The battle lines are laid out early: Manjari holds a deep grudge against Ambika, Babloo works as his hired muscle, but loves Rinku, who owns a piece of land that Ambika desperately wants. Yet, just as we’re getting to know the four principals, Nishaanchi wanders off into the past. The story passes to the twins’ father, Jabardast (Vineet Kumar Singh), a village wrestler. Somehow, we’re watching Mukkabaaz again, Vineet playing another fighter who refuses to throw fights to advance his career. Even as it explains the origins of the Manjari-Ambika feud, this passage feels hopelessly protracted. Wasseypur-era Kashyap would’ve done it as a neat five-minute detour with a Piyush Mishra voiceover.

The film eventually returns to the twins and Rinku, still in flashback, Babloo having emerged from his first stint in prison with a scar and a self-given name: ‘Tony Mantena’. Sent by Ambika to evict Rinku, he falls hard for her instead. Rinku is a standard Kashyap heroine: fearless, mouthy, sexually confident. It’s a type we’ve seen in too many films, and Pinto struggles to stand out from the other variations. Babloo could be the fifth lead on Mirzapur, which is to say he’s adequate but generic (I preferred Thackeray as the timid Dabloo). Vineet Singh is touching, though his arc hobbles the film, a bit of irony the unlucky Jabardast might appreciate.

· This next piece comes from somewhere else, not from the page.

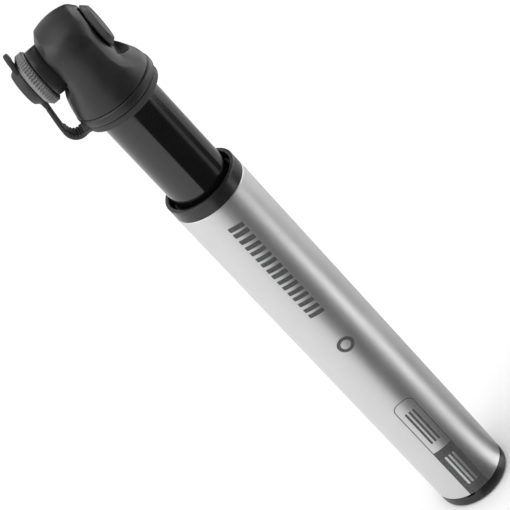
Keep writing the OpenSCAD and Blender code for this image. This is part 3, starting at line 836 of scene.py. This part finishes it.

During the flashback, I got thinking how this sort of backwards-bending structure has been used a lot recently by first films in planned franchises. I should've followed that thought to its logical conclusion. Instead, when Nishaanchi ended abruptly, unresolved, with the promise of a future instalment, I was shocked. Why would Kashyap try to make his thinnest story into multiple films? At one point, a character is offered a choice between Mughal-e-Azam and Hum Aapke Hain Kaun. It seems to encapsulate Kashyap’s predicament, trying to turn a family entertainer into an epic, only to be left holding a jackfruit.